Aim of the task
Could you extract every entry below and reproduce it exactly?

Material for the task

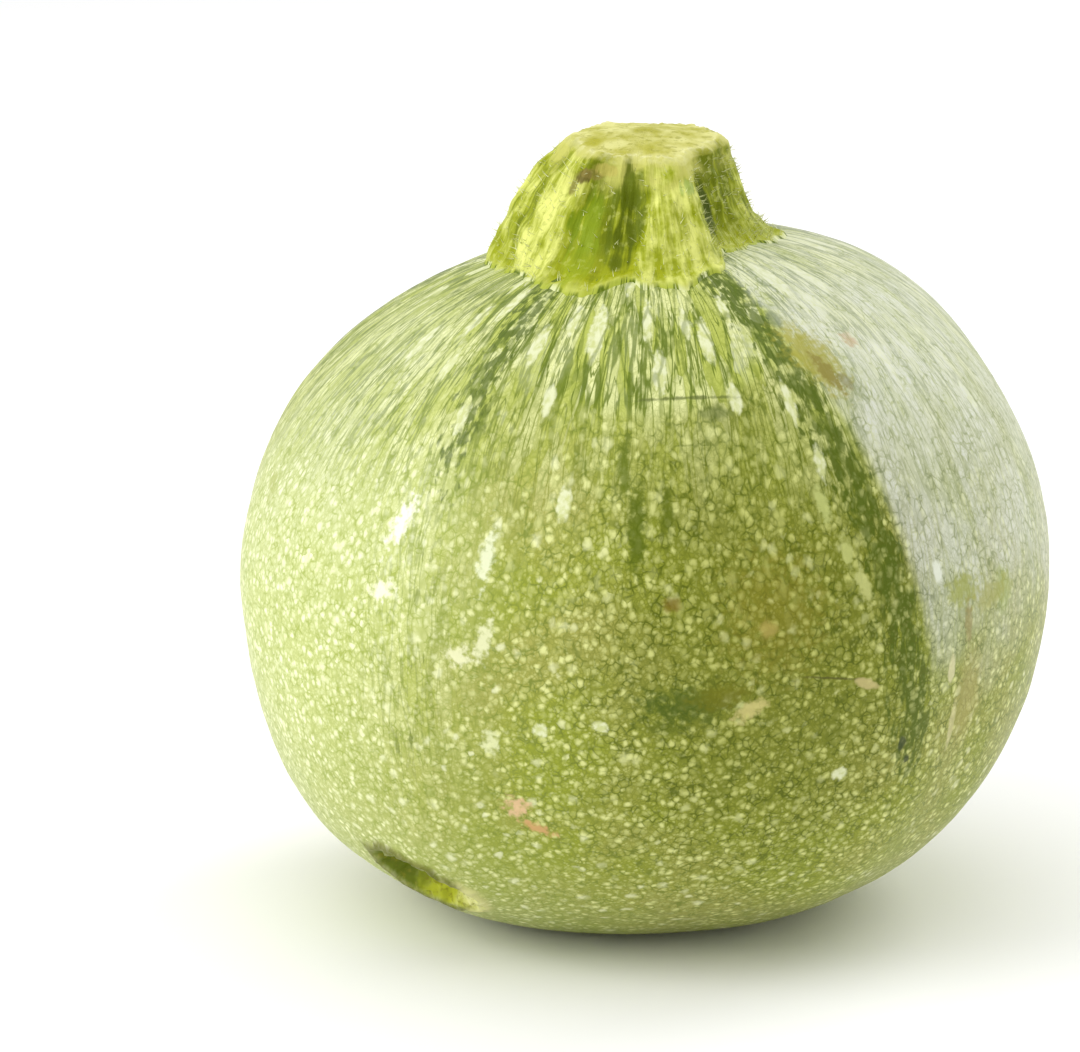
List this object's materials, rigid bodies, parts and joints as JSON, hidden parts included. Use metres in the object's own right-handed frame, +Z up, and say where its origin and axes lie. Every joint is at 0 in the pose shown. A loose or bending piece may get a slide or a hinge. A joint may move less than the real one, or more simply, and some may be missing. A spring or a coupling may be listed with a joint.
{
  "type": "courgette",
  "caption": "Round pale green courgette with a finely netted skin, soft ribs and a fluted cut stalk, standing on its blossom end.",
  "frame": {"origin": "centre of the whole object's box, at ground level, on the flat patch that the fruit rests on", "axes": "+Z up towards the cut stalk; -Y towards the front, where the gouge is low on the left; +X to the right as seen from the front"},
  "size_m": [0.09, 0.0886, 0.0868],
  "materials": {
    "skin": "waxy satin vegetable skin, pale cells in a fine green net, with a grey-white bloom",
    "stalk": "matt fibrous green stalk with a drier, paler cut face"
  },
  "bodies": {
    "root": {"fruit": "skin", "stalk_stub": "stalk"}
  },
  "joints": []
}
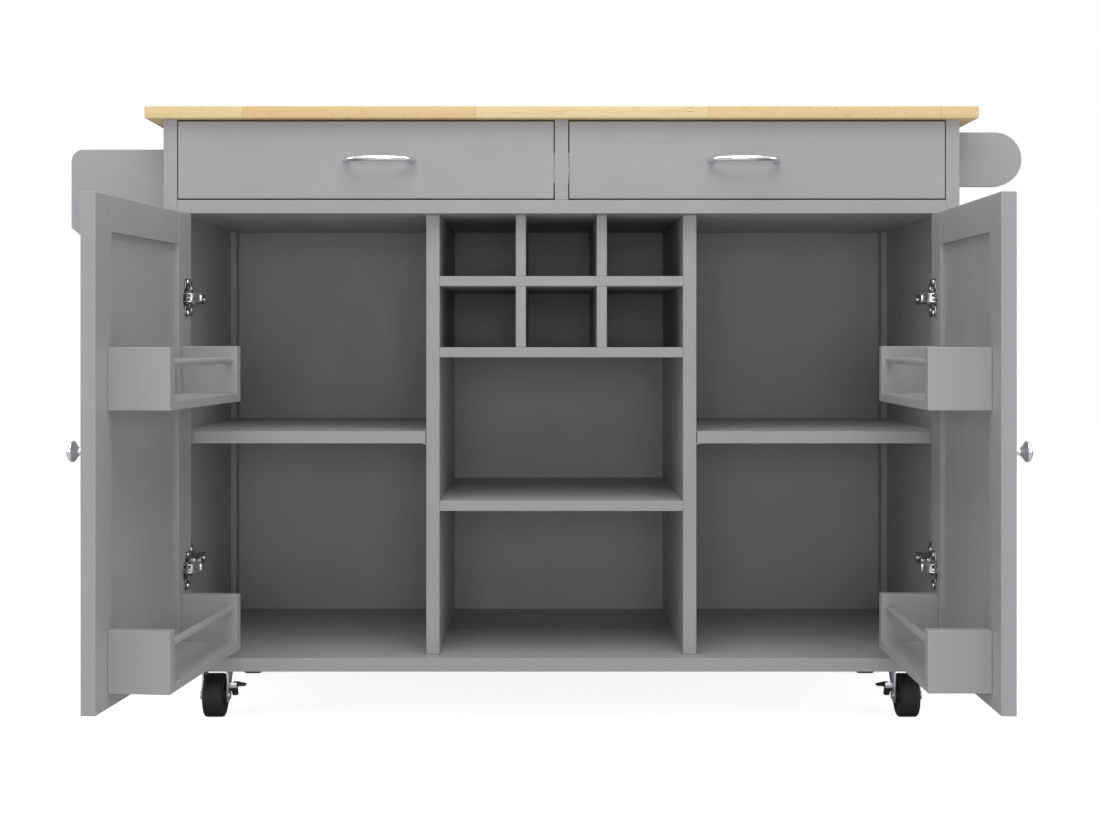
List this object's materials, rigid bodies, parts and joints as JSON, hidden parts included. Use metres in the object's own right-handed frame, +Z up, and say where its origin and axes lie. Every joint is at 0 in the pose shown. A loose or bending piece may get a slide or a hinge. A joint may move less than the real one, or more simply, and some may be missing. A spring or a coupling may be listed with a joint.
{
  "type": "kitchen island",
  "caption": "Kitchen island on casters with a wood worktop, drawers, cupboards with door racks, open bottle cells and shelves, a spice rack and a towel rail.",
  "frame": {"origin": "on the floor under the middle of the cart's body", "axes": "+X to the right seen from the front, +Y to the back, +Z up"},
  "size_m": [1.4267, 0.8274, 0.91],
  "materials": {
    "oak": "satin lacquered light hardwood",
    "grey_paint": "satin grey paint on fibreboard",
    "back_board": "matt grey board",
    "drawer_board": "matt grey board",
    "chrome": "polished chrome",
    "nickel": "nickel-plated steel",
    "zinc": "zinc-plated steel",
    "tread": "matt black",
    "brake_black": "matt black"
  },
  "bodies": {
    "cart": {"back_panel": "back_board", "bottom_panel": "grey_paint", "caster_plates": "zinc", "caster_screws": "zinc", "corner_battens": "grey_paint", "drawer_deck": "grey_paint", "drawer_divider": "grey_paint", "drawer_runners": "zinc", "hinge_arms": "nickel", "middle_shelf": "grey_paint", "partition_left": "grey_paint", "partition_right": "grey_paint", "shelf_pins": "zinc", "side_panel_left": "grey_paint", "side_panel_right": "grey_paint", "side_shelf_left": "grey_paint", "side_shelf_right": "grey_paint", "spice_rack_boards": "grey_paint", "spice_rack_rail": "grey_paint", "top_rear_rail": "grey_paint", "towel_rack_ends": "grey_paint", "towel_rod": "grey_paint", "wine_dividers": "grey_paint", "wine_shelves": "grey_paint", "worktop": "oak"},
    "door_left": {"door_frame_left": "grey_paint", "door_panel_left": "grey_paint", "door_knob_left": "chrome", "hinge_cups_left": "nickel", "door_rack_left": "grey_paint", "door_rack_rails_left": "grey_paint"},
    "links_left": {"hinge_links_left": "nickel"},
    "drawer_left": {"drawer_front_left": "grey_paint", "drawer_box_left": "drawer_board", "drawer_bottom_left": "back_board", "drawer_slides_left": "zinc", "drawer_pull_left": "chrome"},
    "door_right": {"door_frame_right": "grey_paint", "door_panel_right": "grey_paint", "door_knob_right": "chrome", "hinge_cups_right": "nickel", "door_rack_right": "grey_paint", "door_rack_rails_right": "grey_paint"},
    "links_right": {"hinge_links_right": "nickel"},
    "drawer_right": {"drawer_front_right": "grey_paint", "drawer_box_right": "drawer_board", "drawer_bottom_right": "back_board", "drawer_slides_right": "zinc", "drawer_pull_right": "chrome"},
    "fork_front_left": {"caster_fork_front_left": "zinc"},
    "wheel_front_left": {"caster_wheel_front_left": "tread"},
    "brake_front_left": {"caster_brake_front_left": "brake_black"},
    "fork_front_right": {"caster_fork_front_right": "zinc"},
    "wheel_front_right": {"caster_wheel_front_right": "tread"},
    "brake_front_right": {"caster_brake_front_right": "brake_black"},
    "fork_rear_left": {"caster_fork_rear_left": "zinc"},
    "wheel_rear_left": {"caster_wheel_rear_left": "tread"},
    "fork_rear_right": {"caster_fork_rear_right": "zinc"},
    "wheel_rear_right": {"caster_wheel_rear_right": "tread"}
  },
  "joints": [
    {"name": "door_left_hinge", "type": "hinge", "parent": "cart", "child": "door_left", "pos_m": [-0.5643, -0.221, 0.427], "axis": [0, 0, -1], "range_deg": [-95.8, 4.2]},
    {"name": "links_left_turn", "type": "hinge", "parent": "door_left", "child": "links_left", "pos_m": [-0.54862, -0.22993, 0.427], "axis": [0, 0, 1], "range_deg": [-162.2, 8.07]},
    {"name": "drawer_left_slide", "type": "slide", "parent": "cart", "child": "drawer_left", "axis": [0, -1, 0], "range_m": [0, 0.27]},
    {"name": "door_right_hinge", "type": "hinge", "parent": "cart", "child": "door_right", "pos_m": [0.5643, -0.221, 0.427], "axis": [0, 0, 1], "range_deg": [-89.5, 10.5]},
    {"name": "links_right_turn", "type": "hinge", "parent": "door_right", "child": "links_right", "pos_m": [0.54774, -0.22816, 0.427], "axis": [0, 0, -1], "range_deg": [-154.81, 19.04]},
    {"name": "drawer_right_slide", "type": "slide", "parent": "cart", "child": "drawer_right", "axis": [0, -1, 0], "range_m": [0, 0.27]},
    {"name": "swivel_front_left", "type": "hinge", "parent": "cart", "child": "fork_front_left", "pos_m": [-0.521, -0.138, 0.07], "axis": [0, 0, 1], "continuous": true},
    {"name": "roll_front_left", "type": "hinge", "parent": "fork_front_left", "child": "wheel_front_left", "pos_m": [-0.521, -0.158, 0.0325], "axis": [1, 0, 0], "continuous": true},
    {"name": "brake_front_left_pedal", "type": "hinge", "parent": "fork_front_left", "child": "brake_front_left", "pos_m": [-0.4945, -0.14, 0.0448], "axis": [0, 1, 0], "range_deg": [0, 6]},
    {"name": "swivel_front_right", "type": "hinge", "parent": "cart", "child": "fork_front_right", "pos_m": [0.521, -0.138, 0.07], "axis": [0, 0, 1], "continuous": true},
    {"name": "roll_front_right", "type": "hinge", "parent": "fork_front_right", "child": "wheel_front_right", "pos_m": [0.521, -0.158, 0.0325], "axis": [1, 0, 0], "continuous": true},
    {"name": "brake_front_right_pedal", "type": "hinge", "parent": "fork_front_right", "child": "brake_front_right", "pos_m": [0.4945, -0.14, 0.0448], "axis": [0, -1, 0], "range_deg": [0, 6]},
    {"name": "swivel_rear_left", "type": "hinge", "parent": "cart", "child": "fork_rear_left", "pos_m": [-0.521, 0.138, 0.07], "axis": [0, 0, 1], "continuous": true},
    {"name": "roll_rear_left", "type": "hinge", "parent": "fork_rear_left", "child": "wheel_rear_left", "pos_m": [-0.521, 0.158, 0.0325], "axis": [1, 0, 0], "continuous": true},
    {"name": "swivel_rear_right", "type": "hinge", "parent": "cart", "child": "fork_rear_right", "pos_m": [0.521, 0.138, 0.07], "axis": [0, 0, 1], "continuous": true},
    {"name": "roll_rear_right", "type": "hinge", "parent": "fork_rear_right", "child": "wheel_rear_right", "pos_m": [0.521, 0.158, 0.0325], "axis": [1, 0, 0], "continuous": true}
  ],
  "couplings": [
    {"joint": "links_left_turn", "follows": "door_left_hinge", "ratio": 1.6827},
    {"joint": "links_right_turn", "follows": "door_right_hinge", "ratio": 1.7186}
  ]
}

Exercise solution
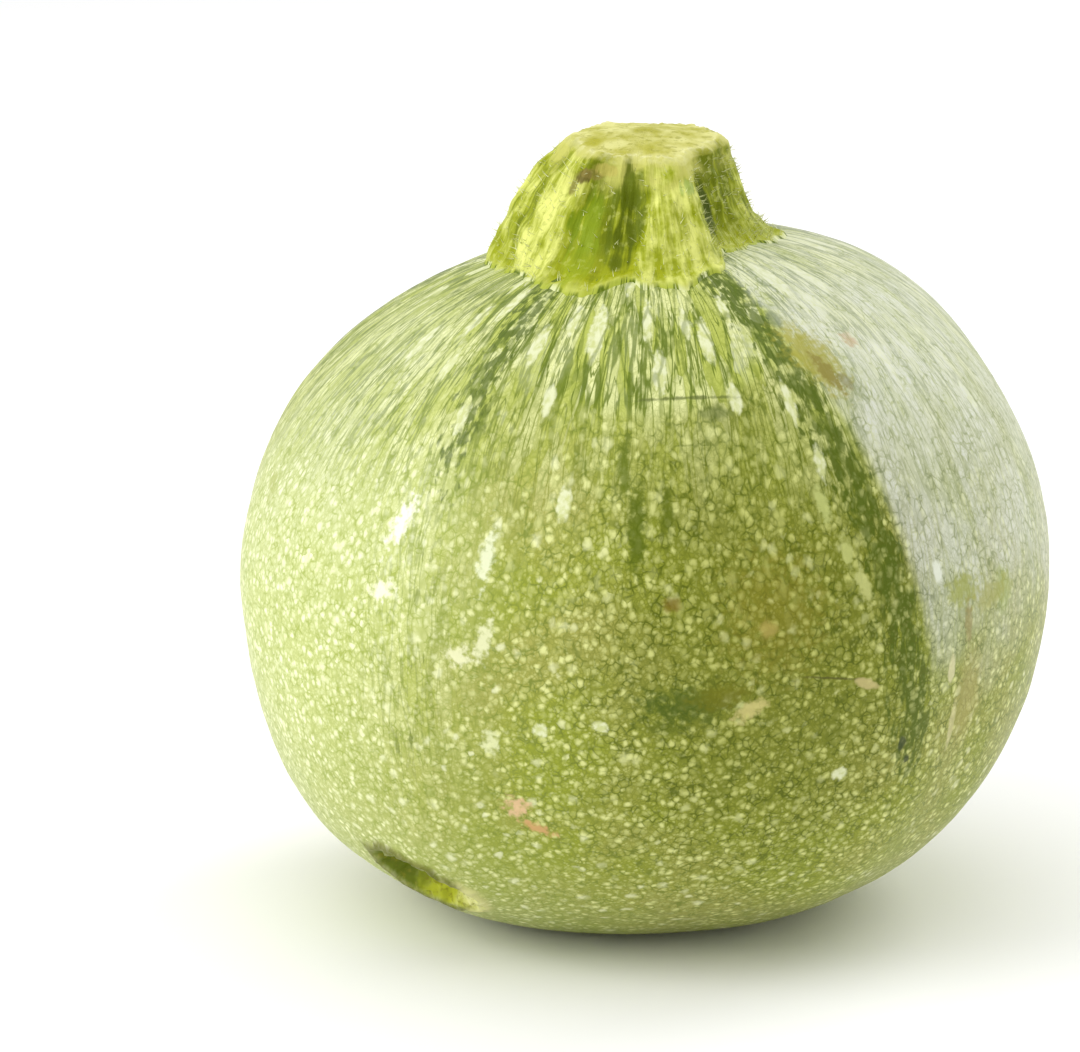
List this object's materials, rigid bodies, parts and joints as JSON, hidden parts included. Use metres in the object's own right-handed frame, +Z up, and say where its origin and axes lie. Every joint is at 0 in the pose shown. A loose or bending piece may get a slide or a hinge. A joint may move less than the real one, or more simply, and some may be missing. A spring or a coupling may be listed with a joint.
{
  "type": "courgette",
  "caption": "Round pale green courgette with a finely netted skin, soft ribs and a fluted cut stalk, standing on its blossom end.",
  "frame": {"origin": "centre of the whole object's box, at ground level, on the flat patch that the fruit rests on", "axes": "+Z up towards the cut stalk; -Y towards the front, where the gouge is low on the left; +X to the right as seen from the front"},
  "size_m": [0.09, 0.0886, 0.0868],
  "materials": {
    "skin": "waxy satin vegetable skin, pale cells in a fine green net, with a grey-white bloom",
    "stalk": "matt fibrous green stalk with a drier, paler cut face"
  },
  "bodies": {
    "root": {"fruit": "skin", "stalk_stub": "stalk"}
  },
  "joints": []
}
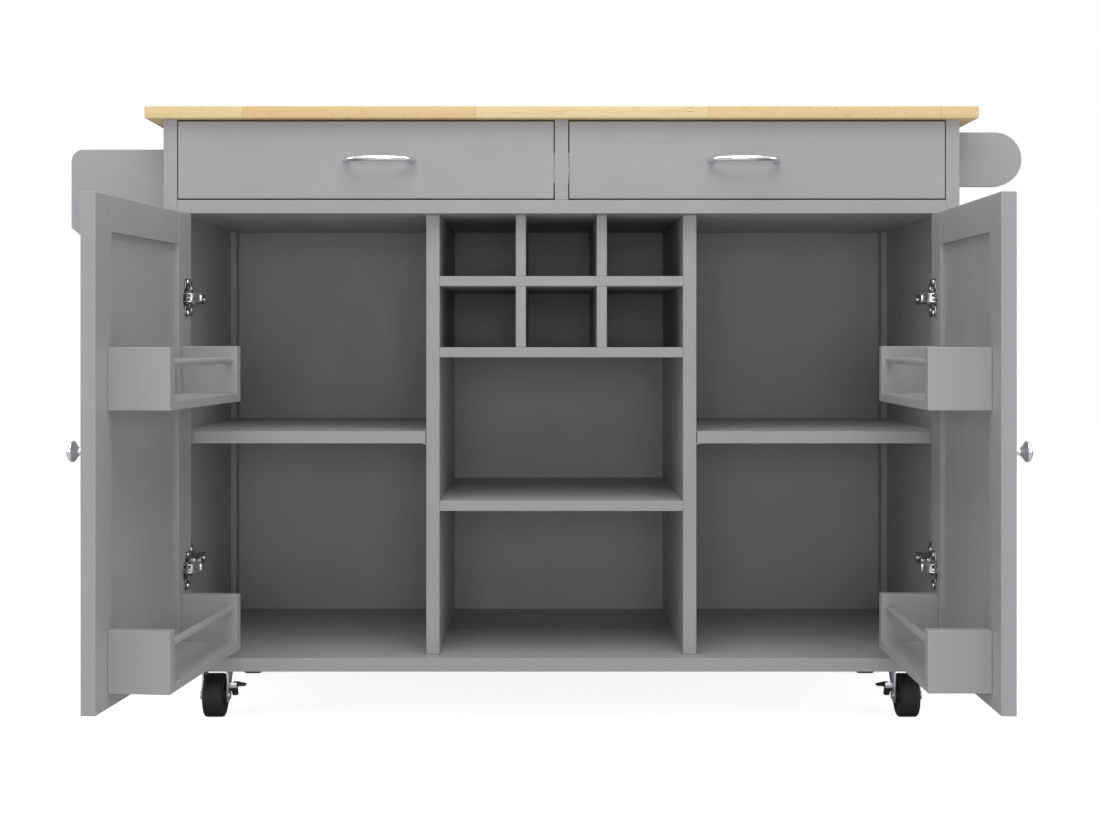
List this object's materials, rigid bodies, parts and joints as JSON, hidden parts included. Use metres in the object's own right-handed frame, +Z up, and say where its origin and axes lie. Every joint is at 0 in the pose shown. A loose or bending piece may get a slide or a hinge. A joint may move less than the real one, or more simply, and some may be missing. A spring or a coupling may be listed with a joint.
{
  "type": "kitchen island",
  "caption": "Kitchen island on casters with a wood worktop, drawers, cupboards with door racks, open bottle cells and shelves, a spice rack and a towel rail.",
  "frame": {"origin": "on the floor under the middle of the cart's body", "axes": "+X to the right seen from the front, +Y to the back, +Z up"},
  "size_m": [1.4267, 0.8274, 0.91],
  "materials": {
    "oak": "satin lacquered light hardwood",
    "grey_paint": "satin grey paint on fibreboard",
    "back_board": "matt grey board",
    "drawer_board": "matt grey board",
    "chrome": "polished chrome",
    "nickel": "nickel-plated steel",
    "zinc": "zinc-plated steel",
    "tread": "matt black",
    "brake_black": "matt black"
  },
  "bodies": {
    "cart": {"back_panel": "back_board", "bottom_panel": "grey_paint", "caster_plates": "zinc", "caster_screws": "zinc", "corner_battens": "grey_paint", "drawer_deck": "grey_paint", "drawer_divider": "grey_paint", "drawer_runners": "zinc", "hinge_arms": "nickel", "middle_shelf": "grey_paint", "partition_left": "grey_paint", "partition_right": "grey_paint", "shelf_pins": "zinc", "side_panel_left": "grey_paint", "side_panel_right": "grey_paint", "side_shelf_left": "grey_paint", "side_shelf_right": "grey_paint", "spice_rack_boards": "grey_paint", "spice_rack_rail": "grey_paint", "top_rear_rail": "grey_paint", "towel_rack_ends": "grey_paint", "towel_rod": "grey_paint", "wine_dividers": "grey_paint", "wine_shelves": "grey_paint", "worktop": "oak"},
    "door_left": {"door_frame_left": "grey_paint", "door_panel_left": "grey_paint", "door_knob_left": "chrome", "hinge_cups_left": "nickel", "door_rack_left": "grey_paint", "door_rack_rails_left": "grey_paint"},
    "links_left": {"hinge_links_left": "nickel"},
    "drawer_left": {"drawer_front_left": "grey_paint", "drawer_box_left": "drawer_board", "drawer_bottom_left": "back_board", "drawer_slides_left": "zinc", "drawer_pull_left": "chrome"},
    "door_right": {"door_frame_right": "grey_paint", "door_panel_right": "grey_paint", "door_knob_right": "chrome", "hinge_cups_right": "nickel", "door_rack_right": "grey_paint", "door_rack_rails_right": "grey_paint"},
    "links_right": {"hinge_links_right": "nickel"},
    "drawer_right": {"drawer_front_right": "grey_paint", "drawer_box_right": "drawer_board", "drawer_bottom_right": "back_board", "drawer_slides_right": "zinc", "drawer_pull_right": "chrome"},
    "fork_front_left": {"caster_fork_front_left": "zinc"},
    "wheel_front_left": {"caster_wheel_front_left": "tread"},
    "brake_front_left": {"caster_brake_front_left": "brake_black"},
    "fork_front_right": {"caster_fork_front_right": "zinc"},
    "wheel_front_right": {"caster_wheel_front_right": "tread"},
    "brake_front_right": {"caster_brake_front_right": "brake_black"},
    "fork_rear_left": {"caster_fork_rear_left": "zinc"},
    "wheel_rear_left": {"caster_wheel_rear_left": "tread"},
    "fork_rear_right": {"caster_fork_rear_right": "zinc"},
    "wheel_rear_right": {"caster_wheel_rear_right": "tread"}
  },
  "joints": [
    {"name": "door_left_hinge", "type": "hinge", "parent": "cart", "child": "door_left", "pos_m": [-0.5643, -0.221, 0.427], "axis": [0, 0, -1], "range_deg": [-95.8, 4.2]},
    {"name": "links_left_turn", "type": "hinge", "parent": "door_left", "child": "links_left", "pos_m": [-0.54862, -0.22993, 0.427], "axis": [0, 0, 1], "range_deg": [-162.2, 8.07]},
    {"name": "drawer_left_slide", "type": "slide", "parent": "cart", "child": "drawer_left", "axis": [0, -1, 0], "range_m": [0, 0.27]},
    {"name": "door_right_hinge", "type": "hinge", "parent": "cart", "child": "door_right", "pos_m": [0.5643, -0.221, 0.427], "axis": [0, 0, 1], "range_deg": [-89.5, 10.5]},
    {"name": "links_right_turn", "type": "hinge", "parent": "door_right", "child": "links_right", "pos_m": [0.54774, -0.22816, 0.427], "axis": [0, 0, -1], "range_deg": [-154.81, 19.04]},
    {"name": "drawer_right_slide", "type": "slide", "parent": "cart", "child": "drawer_right", "axis": [0, -1, 0], "range_m": [0, 0.27]},
    {"name": "swivel_front_left", "type": "hinge", "parent": "cart", "child": "fork_front_left", "pos_m": [-0.521, -0.138, 0.07], "axis": [0, 0, 1], "continuous": true},
    {"name": "roll_front_left", "type": "hinge", "parent": "fork_front_left", "child": "wheel_front_left", "pos_m": [-0.521, -0.158, 0.0325], "axis": [1, 0, 0], "continuous": true},
    {"name": "brake_front_left_pedal", "type": "hinge", "parent": "fork_front_left", "child": "brake_front_left", "pos_m": [-0.4945, -0.14, 0.0448], "axis": [0, 1, 0], "range_deg": [0, 6]},
    {"name": "swivel_front_right", "type": "hinge", "parent": "cart", "child": "fork_front_right", "pos_m": [0.521, -0.138, 0.07], "axis": [0, 0, 1], "continuous": true},
    {"name": "roll_front_right", "type": "hinge", "parent": "fork_front_right", "child": "wheel_front_right", "pos_m": [0.521, -0.158, 0.0325], "axis": [1, 0, 0], "continuous": true},
    {"name": "brake_front_right_pedal", "type": "hinge", "parent": "fork_front_right", "child": "brake_front_right", "pos_m": [0.4945, -0.14, 0.0448], "axis": [0, -1, 0], "range_deg": [0, 6]},
    {"name": "swivel_rear_left", "type": "hinge", "parent": "cart", "child": "fork_rear_left", "pos_m": [-0.521, 0.138, 0.07], "axis": [0, 0, 1], "continuous": true},
    {"name": "roll_rear_left", "type": "hinge", "parent": "fork_rear_left", "child": "wheel_rear_left", "pos_m": [-0.521, 0.158, 0.0325], "axis": [1, 0, 0], "continuous": true},
    {"name": "swivel_rear_right", "type": "hinge", "parent": "cart", "child": "fork_rear_right", "pos_m": [0.521, 0.138, 0.07], "axis": [0, 0, 1], "continuous": true},
    {"name": "roll_rear_right", "type": "hinge", "parent": "fork_rear_right", "child": "wheel_rear_right", "pos_m": [0.521, 0.158, 0.0325], "axis": [1, 0, 0], "continuous": true}
  ],
  "couplings": [
    {"joint": "links_left_turn", "follows": "door_left_hinge", "ratio": 1.6827},
    {"joint": "links_right_turn", "follows": "door_right_hinge", "ratio": 1.7186}
  ]
}